Funding for the LIFF Zone Project was covered by a grant through the Ralph C. Wilson Foundation's Built to Play Initiative. Through this initiative, the foundation partnered with Kaboom!, a national non-profit that works to achieve playspace equity. In 2019, the city received its share of $1 million in grant funding through the Play Everywhere Design Challenge. In all, 22 projects in locations in Michigan and New York received a share of the grant. "The creative projects that make up this round of the Play Everywhere Challenge are remarkable," said Jim Boyle, vice president of programs & communications, Ralph C. Wilson, Jr. Foundation. "We're proud that this program helps provide kids and families with more high-quality options for the active play necessary to develop and thrive."

In River Rouge, Campbell and her team began seeking out locations within the city's neighborhoods and playgrounds to paint the luminous Hopscotch games and other fun images. There are 20 lumination areas, all painted over this past summer with the assistance of River Rouge resident Carlton English, a painter, who the city had enlisted to oversee the project.

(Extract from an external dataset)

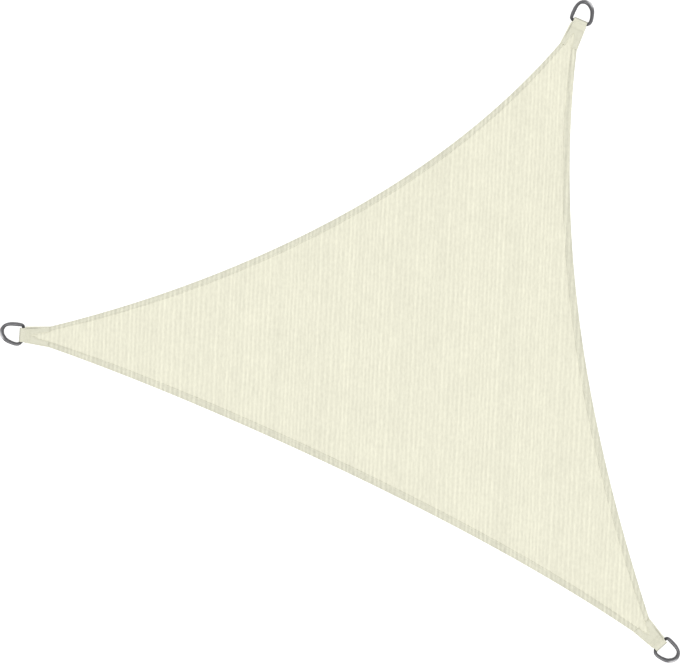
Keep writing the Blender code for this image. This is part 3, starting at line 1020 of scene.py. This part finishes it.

River Rouge's Director of Public Safety Roberto Cruz says the illuminated sidewalk paintings are spurring conversations between residents and his officers as well as serving as a designated "safe place" in the event of an emergency. "As they (officers) patrol and are driving down the street, if they see a group of young kids they can inquire of them, 'Do you know what the whole concept of the Hopscotch is there for?' If they don't, they can enlighten them and say if there's a family emergency you can come here because this is where we'll pull up and look at the Hopscotch area," he says. "Communication is everything between the police officer and the residents, the young kids."

Luminous Hopscotch games are lighting up the neighborhoods in River Rouge

Tarence Wheeler, Director of Corporate and Community Affairs with the River Rouge School District agrees. He says, "Most of our children are from this community and walk these blocks and all our kids need to be in safe spaces, they need to feel safe. If a kid knows he can go to this particular zone and feel safe and get some assistance, they're more apt to do that. It also builds a better rapport with law enforcement which gives more opportunities for more engagement down the road. It's about engagement, opportunities, and access for our young people." Wheeler adds that a community as a whole is made stronger when beautification efforts engage residents with one another and helps them to feel safe.

"We all came together with the basic need, that we as a community were not a separate entity, that our community only lifted and moved when we worked together," says Campbell. "Whenever people see that they are a part of the whole, they want to be a part; it's when they don't feel they're part of the whole that they don't support it."

So get out and walk the neighborhoods of River Rouge and look for those LIFF Zone signs. They will indicate you are in a "safe space" and that someone is likely watching to make sure you are okay.